Can be provided as a local path or GCS or AWS bucket URI to a file/tarball. Multiple files can be provided as as space-separated list or in “list files”. Any file with the file extension .query-list is considered a “list file”, where each line contains a local path or a cloud bucket URI.

  • Default: None

  • Values: String

[blast]
queries = /home/${USER}/blast-queries.tar.gz

Results

GCS or AWS S3 bucket URI where to save the results from ElasticBLAST.

This value uniquely identifies a single ElasticBLAST search - please keep track of this.

Note: This bucket must exist prior to invoking ElasticBLAST and it must include the gs:// or s3:// prefix.

  • Default: None

  • Values: String

[blast]
results = ${YOUR_RESULTS_BUCKET}

Log file

File name to save logging output. Can only be set via the command line argument --logfile.

  • Default: elastic-blast.log

  • Values: String

Log level

Sets the logging threshold. Can only be set via the command line argument --loglevel.

  • Default: DEBUG

  • Values: One of DEBUG, INFO, WARNING, ERROR, CRITICAL

Timeout configuration options

BLAST timeout

Timeout in minutes after which kubernetes will terminate a single BLAST job (i.e.: that corresponds to one of the query batches).
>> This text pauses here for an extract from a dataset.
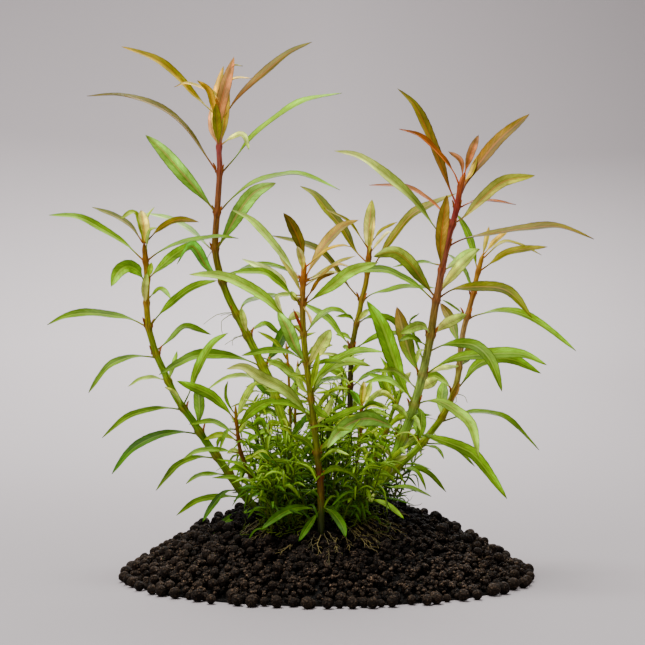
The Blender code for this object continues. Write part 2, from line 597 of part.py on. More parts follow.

  • Default: 10080 (1 week)

  • Values: Positive integer

  • Applies to: GCP

[timeouts]
blast-k8s-job = 10080

BLASTDB initialization timeout

Timeout in minutes to wait for the persistent disk to be initialized with the selected BLAST database.

  • Default: 45

  • Values: Positive integer

  • Applies to: GCP

[timeouts]
init-pv = 45

Developer configuration options

ELB_DONT_DELETE_SETUP_JOBS

Set via an environment variable, applies to GCP only.

  • Default: Disabled

  • Values: Any string. Set to any value to enable.

  • Applies to: GCP

Do not delete the kubernetes setup jobs after they complete.

ELB_PAUSE_AFTER_INIT_PV

Set via an environment variable, applies to GCP only.

  • Default: 120

  • Values: Positive integer.

  • Applies to: GCP

Time in seconds to wait after persistent volume gets initialized to prevent mount errors on BLAST kubernetes jobs.